%%

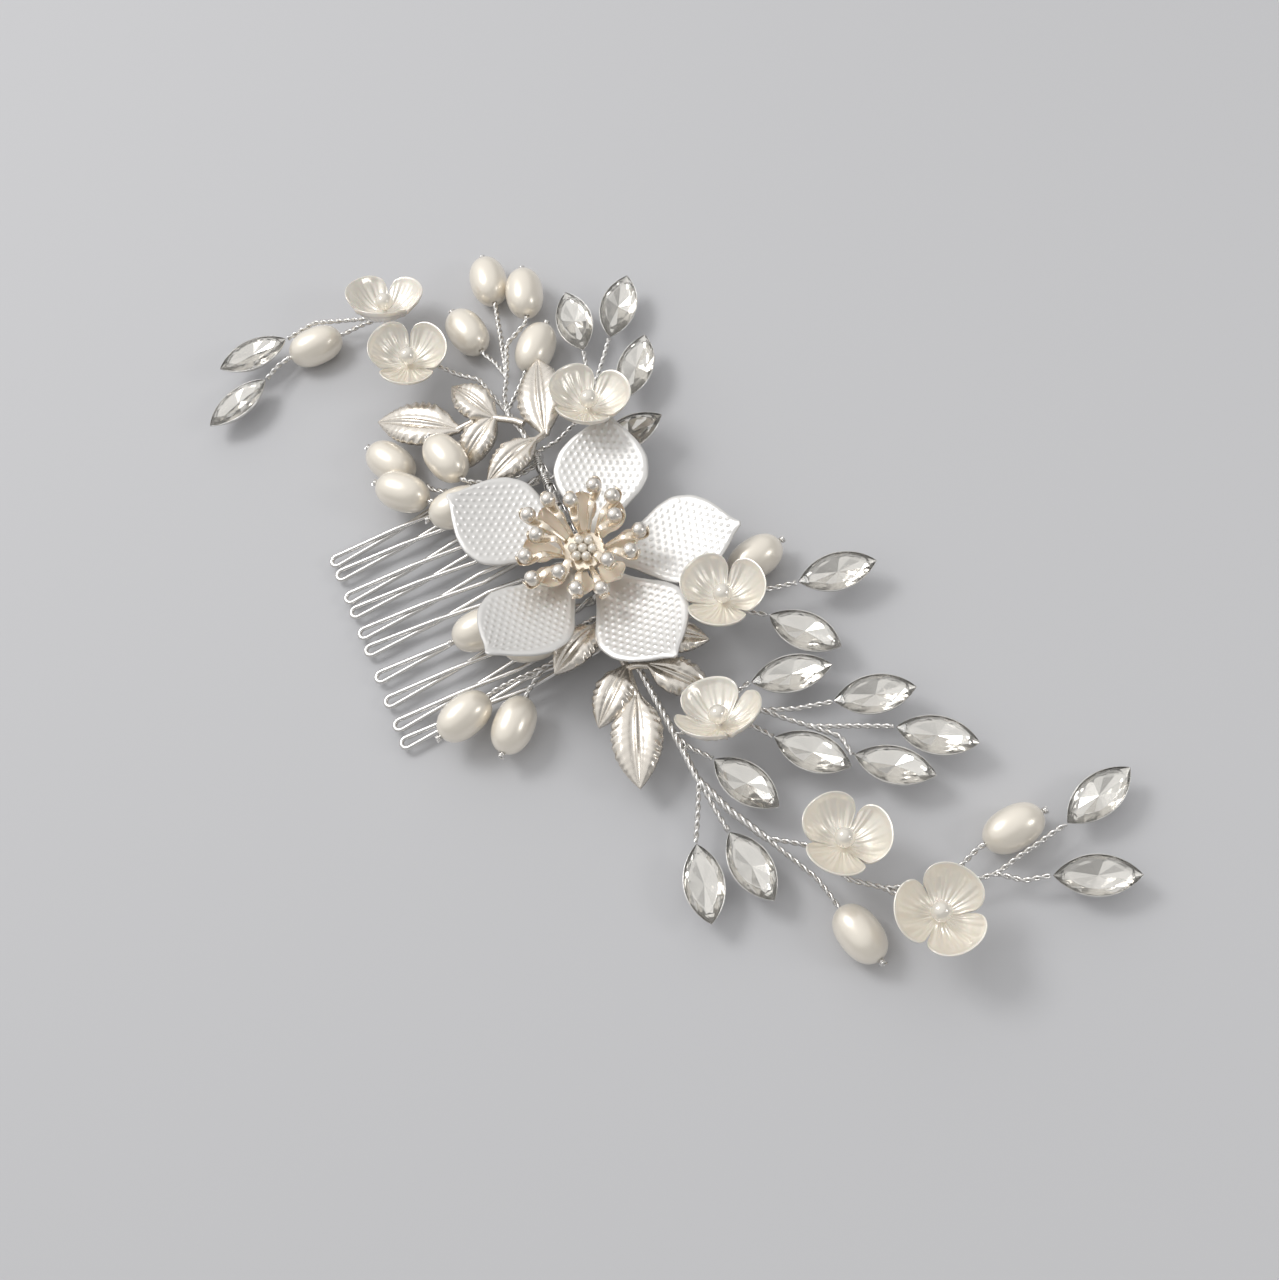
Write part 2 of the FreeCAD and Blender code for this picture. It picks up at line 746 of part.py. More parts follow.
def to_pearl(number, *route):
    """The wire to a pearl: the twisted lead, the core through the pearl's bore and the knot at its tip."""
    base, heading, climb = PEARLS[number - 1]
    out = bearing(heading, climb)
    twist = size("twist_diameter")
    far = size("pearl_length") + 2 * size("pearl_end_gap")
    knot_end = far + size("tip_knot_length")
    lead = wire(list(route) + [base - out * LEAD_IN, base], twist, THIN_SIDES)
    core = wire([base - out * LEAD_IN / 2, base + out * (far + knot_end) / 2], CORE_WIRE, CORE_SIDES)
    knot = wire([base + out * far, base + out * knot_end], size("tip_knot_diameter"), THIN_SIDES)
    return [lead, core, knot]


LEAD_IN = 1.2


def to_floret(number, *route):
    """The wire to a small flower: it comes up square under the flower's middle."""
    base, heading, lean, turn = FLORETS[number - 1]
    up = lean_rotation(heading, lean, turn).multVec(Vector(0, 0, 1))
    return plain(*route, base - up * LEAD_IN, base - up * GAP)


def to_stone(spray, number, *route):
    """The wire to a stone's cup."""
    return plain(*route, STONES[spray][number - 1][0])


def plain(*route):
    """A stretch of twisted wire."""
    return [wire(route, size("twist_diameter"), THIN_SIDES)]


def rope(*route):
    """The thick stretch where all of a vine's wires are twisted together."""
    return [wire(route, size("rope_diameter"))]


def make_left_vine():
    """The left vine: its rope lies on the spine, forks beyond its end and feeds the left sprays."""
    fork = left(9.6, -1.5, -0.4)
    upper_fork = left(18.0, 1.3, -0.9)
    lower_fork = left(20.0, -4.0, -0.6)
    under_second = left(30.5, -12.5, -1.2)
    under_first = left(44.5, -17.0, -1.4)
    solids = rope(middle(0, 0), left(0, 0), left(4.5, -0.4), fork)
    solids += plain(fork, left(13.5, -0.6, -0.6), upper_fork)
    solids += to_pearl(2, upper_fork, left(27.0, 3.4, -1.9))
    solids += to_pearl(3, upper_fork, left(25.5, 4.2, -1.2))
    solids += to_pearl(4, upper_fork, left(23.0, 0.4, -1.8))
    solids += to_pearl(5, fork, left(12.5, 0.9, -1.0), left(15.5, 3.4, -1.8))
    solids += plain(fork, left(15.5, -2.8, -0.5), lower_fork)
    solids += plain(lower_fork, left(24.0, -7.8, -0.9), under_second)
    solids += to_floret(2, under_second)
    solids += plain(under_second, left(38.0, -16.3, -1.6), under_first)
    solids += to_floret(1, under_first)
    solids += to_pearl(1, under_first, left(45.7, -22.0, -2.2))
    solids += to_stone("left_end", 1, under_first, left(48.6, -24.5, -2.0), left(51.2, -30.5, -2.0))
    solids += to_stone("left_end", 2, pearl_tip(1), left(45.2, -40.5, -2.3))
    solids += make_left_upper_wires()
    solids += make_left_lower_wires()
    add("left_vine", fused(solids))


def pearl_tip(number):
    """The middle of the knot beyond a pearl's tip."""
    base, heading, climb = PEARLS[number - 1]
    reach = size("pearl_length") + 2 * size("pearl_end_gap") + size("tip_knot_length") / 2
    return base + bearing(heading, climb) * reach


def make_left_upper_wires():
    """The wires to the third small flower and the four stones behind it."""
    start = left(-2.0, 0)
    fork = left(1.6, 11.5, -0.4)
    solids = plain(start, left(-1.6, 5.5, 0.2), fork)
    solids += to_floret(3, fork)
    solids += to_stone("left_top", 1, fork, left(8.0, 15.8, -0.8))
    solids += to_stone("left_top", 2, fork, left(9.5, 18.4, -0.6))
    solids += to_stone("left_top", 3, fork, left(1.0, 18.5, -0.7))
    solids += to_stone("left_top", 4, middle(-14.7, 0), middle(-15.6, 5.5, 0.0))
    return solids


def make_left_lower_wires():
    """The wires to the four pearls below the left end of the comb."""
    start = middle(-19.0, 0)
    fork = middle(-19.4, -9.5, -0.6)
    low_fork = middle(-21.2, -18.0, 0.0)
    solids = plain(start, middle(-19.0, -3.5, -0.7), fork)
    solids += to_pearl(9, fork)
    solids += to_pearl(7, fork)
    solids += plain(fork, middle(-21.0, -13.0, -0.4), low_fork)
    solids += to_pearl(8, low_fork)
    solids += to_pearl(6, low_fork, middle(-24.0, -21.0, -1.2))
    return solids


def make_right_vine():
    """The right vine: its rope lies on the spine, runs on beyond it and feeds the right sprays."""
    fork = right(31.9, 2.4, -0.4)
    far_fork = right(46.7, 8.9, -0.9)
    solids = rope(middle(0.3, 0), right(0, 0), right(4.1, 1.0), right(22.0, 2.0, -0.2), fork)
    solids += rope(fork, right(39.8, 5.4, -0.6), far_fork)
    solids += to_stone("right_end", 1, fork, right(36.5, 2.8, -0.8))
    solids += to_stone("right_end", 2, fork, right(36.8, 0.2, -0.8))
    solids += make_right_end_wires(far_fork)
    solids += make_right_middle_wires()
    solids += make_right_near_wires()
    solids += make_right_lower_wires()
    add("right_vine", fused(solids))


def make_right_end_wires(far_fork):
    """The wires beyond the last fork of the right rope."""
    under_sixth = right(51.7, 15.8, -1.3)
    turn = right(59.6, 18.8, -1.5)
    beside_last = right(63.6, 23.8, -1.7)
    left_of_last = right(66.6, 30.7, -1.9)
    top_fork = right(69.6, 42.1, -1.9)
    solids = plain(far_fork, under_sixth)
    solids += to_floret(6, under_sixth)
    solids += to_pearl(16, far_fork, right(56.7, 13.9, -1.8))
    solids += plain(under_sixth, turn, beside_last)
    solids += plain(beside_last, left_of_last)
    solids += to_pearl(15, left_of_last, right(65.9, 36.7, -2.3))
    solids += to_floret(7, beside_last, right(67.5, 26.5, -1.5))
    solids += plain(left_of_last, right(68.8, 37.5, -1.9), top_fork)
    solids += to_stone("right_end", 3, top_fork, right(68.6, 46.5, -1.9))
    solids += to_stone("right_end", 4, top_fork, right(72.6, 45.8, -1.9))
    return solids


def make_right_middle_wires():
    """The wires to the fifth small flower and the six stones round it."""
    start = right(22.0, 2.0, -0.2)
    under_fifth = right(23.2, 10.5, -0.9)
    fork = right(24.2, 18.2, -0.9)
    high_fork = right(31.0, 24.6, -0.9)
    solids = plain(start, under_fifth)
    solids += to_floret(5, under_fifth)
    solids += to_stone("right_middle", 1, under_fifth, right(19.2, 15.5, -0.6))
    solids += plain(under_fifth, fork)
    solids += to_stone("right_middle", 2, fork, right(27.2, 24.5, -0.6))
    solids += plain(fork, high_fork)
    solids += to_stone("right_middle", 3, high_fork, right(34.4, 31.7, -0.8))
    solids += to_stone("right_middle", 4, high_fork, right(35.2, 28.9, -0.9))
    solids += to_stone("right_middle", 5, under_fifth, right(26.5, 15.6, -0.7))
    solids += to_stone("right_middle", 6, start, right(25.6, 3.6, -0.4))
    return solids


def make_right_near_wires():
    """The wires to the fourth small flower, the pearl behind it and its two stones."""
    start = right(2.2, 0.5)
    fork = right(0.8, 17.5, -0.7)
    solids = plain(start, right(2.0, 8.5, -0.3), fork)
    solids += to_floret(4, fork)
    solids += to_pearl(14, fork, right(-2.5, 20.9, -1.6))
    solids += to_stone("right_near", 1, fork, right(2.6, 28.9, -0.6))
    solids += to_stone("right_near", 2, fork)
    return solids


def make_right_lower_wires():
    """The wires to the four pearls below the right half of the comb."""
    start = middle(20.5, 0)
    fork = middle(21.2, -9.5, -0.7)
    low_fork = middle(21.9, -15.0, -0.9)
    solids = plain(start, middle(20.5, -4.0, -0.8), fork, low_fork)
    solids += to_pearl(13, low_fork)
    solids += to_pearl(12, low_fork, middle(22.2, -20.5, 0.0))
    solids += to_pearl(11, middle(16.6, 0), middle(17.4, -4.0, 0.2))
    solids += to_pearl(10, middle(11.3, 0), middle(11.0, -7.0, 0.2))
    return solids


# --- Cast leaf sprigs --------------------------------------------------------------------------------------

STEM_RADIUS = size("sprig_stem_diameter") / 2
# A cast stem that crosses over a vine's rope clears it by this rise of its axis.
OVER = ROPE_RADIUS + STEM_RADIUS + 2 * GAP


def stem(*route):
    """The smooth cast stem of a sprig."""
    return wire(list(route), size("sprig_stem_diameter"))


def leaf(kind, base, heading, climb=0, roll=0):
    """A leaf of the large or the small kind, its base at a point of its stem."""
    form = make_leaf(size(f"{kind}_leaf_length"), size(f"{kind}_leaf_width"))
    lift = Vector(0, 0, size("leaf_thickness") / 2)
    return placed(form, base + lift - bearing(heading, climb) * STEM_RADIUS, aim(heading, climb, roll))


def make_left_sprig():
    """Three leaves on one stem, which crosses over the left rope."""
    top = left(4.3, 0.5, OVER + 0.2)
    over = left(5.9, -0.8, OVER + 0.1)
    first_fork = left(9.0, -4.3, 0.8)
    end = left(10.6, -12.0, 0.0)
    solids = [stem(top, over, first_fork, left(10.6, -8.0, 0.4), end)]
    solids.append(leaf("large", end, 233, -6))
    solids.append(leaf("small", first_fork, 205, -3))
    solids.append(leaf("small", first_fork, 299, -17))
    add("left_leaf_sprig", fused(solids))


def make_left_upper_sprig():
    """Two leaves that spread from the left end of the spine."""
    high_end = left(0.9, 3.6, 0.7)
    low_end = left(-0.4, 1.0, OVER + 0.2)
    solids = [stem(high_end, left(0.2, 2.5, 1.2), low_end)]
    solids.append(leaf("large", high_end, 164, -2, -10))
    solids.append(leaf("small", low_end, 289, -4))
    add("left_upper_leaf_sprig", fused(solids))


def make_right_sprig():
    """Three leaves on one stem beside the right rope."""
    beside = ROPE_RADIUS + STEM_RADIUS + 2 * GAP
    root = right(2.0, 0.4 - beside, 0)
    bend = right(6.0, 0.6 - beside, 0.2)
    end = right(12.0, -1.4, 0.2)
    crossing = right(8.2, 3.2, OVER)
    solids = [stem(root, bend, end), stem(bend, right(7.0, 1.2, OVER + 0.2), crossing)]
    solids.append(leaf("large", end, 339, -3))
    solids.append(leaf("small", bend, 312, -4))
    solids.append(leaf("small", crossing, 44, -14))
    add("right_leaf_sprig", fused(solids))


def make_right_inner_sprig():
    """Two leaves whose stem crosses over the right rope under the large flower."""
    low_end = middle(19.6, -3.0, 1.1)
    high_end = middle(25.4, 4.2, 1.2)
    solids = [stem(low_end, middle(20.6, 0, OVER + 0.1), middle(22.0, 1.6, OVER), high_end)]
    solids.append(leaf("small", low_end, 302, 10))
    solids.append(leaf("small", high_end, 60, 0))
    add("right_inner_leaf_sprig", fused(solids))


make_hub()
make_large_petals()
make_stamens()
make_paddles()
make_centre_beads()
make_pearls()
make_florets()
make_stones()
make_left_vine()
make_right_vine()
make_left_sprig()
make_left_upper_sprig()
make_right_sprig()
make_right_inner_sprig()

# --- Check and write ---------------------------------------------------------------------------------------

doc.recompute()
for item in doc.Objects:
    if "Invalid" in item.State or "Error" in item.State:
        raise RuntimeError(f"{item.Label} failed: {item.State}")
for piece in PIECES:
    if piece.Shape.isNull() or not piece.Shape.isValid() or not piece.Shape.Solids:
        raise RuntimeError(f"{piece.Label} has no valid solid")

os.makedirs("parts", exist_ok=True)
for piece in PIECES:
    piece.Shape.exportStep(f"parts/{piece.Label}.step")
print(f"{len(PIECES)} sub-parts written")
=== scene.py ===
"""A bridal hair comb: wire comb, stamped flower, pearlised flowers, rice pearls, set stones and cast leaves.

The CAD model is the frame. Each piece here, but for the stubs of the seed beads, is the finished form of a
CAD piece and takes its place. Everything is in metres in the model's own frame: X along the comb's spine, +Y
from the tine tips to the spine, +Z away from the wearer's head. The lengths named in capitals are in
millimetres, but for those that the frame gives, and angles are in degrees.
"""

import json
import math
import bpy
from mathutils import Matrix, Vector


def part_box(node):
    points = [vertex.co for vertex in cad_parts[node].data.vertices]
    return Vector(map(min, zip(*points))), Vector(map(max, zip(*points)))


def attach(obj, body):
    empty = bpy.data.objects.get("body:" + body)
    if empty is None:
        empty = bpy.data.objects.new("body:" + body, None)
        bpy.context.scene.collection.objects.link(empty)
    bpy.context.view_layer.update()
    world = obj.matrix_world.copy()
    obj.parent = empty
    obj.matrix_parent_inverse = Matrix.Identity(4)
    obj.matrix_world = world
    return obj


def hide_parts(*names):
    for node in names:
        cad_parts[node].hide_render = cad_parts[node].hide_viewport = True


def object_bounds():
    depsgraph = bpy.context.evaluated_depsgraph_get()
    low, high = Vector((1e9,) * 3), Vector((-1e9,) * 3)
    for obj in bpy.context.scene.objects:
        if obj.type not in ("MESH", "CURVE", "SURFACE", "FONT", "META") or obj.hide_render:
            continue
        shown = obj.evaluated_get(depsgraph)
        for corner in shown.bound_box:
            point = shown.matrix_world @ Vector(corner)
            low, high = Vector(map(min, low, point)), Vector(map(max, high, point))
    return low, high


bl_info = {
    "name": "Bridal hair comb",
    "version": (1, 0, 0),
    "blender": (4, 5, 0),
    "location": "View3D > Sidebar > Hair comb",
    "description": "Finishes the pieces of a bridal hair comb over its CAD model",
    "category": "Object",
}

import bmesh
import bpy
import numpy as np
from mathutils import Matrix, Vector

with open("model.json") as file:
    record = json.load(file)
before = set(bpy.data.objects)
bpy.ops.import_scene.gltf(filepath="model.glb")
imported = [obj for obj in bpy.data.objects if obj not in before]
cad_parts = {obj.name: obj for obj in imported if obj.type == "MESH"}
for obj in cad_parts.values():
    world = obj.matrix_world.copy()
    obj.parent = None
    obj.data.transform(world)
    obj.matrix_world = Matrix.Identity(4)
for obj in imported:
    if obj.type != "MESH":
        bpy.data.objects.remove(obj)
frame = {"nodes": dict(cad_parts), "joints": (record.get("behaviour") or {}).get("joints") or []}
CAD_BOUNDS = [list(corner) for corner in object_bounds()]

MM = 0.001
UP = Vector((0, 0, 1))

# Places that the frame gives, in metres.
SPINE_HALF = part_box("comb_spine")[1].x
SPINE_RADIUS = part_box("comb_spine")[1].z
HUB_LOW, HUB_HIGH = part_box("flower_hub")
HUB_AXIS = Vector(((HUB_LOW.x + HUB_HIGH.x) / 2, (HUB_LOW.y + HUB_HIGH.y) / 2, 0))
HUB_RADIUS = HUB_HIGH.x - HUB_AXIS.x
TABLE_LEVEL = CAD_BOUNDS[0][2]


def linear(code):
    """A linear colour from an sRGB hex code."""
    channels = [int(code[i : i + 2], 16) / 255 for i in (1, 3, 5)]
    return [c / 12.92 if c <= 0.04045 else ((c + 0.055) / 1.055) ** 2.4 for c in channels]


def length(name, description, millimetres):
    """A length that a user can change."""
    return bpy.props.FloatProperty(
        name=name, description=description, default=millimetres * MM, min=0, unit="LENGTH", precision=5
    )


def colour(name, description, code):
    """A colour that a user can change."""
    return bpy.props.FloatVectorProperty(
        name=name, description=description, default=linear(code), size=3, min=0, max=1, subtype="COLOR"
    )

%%

• EXERCISE AIM
Return exactly the lines from the line that has "doc.recompute()" to the line that has "if empty is", both of them included.

• SOLUTION FOR THIS TASK
doc.recompute()
for item in doc.Objects:
    if "Invalid" in item.State or "Error" in item.State:
        raise RuntimeError(f"{item.Label} failed: {item.State}")
for piece in PIECES:
    if piece.Shape.isNull() or not piece.Shape.isValid() or not piece.Shape.Solids:
        raise RuntimeError(f"{piece.Label} has no valid solid")

os.makedirs("parts", exist_ok=True)
for piece in PIECES:
    piece.Shape.exportStep(f"parts/{piece.Label}.step")
print(f"{len(PIECES)} sub-parts written")
=== scene.py ===
"""A bridal hair comb: wire comb, stamped flower, pearlised flowers, rice pearls, set stones and cast leaves.

The CAD model is the frame. Each piece here, but for the stubs of the seed beads, is the finished form of a
CAD piece and takes its place. Everything is in metres in the model's own frame: X along the comb's spine, +Y
from the tine tips to the spine, +Z away from the wearer's head. The lengths named in capitals are in
millimetres, but for those that the frame gives, and angles are in degrees.
"""

import json
import math
import bpy
from mathutils import Matrix, Vector


def part_box(node):
    points = [vertex.co for vertex in cad_parts[node].data.vertices]
    return Vector(map(min, zip(*points))), Vector(map(max, zip(*points)))


def attach(obj, body):
    empty = bpy.data.objects.get("body:" + body)
    if empty is None:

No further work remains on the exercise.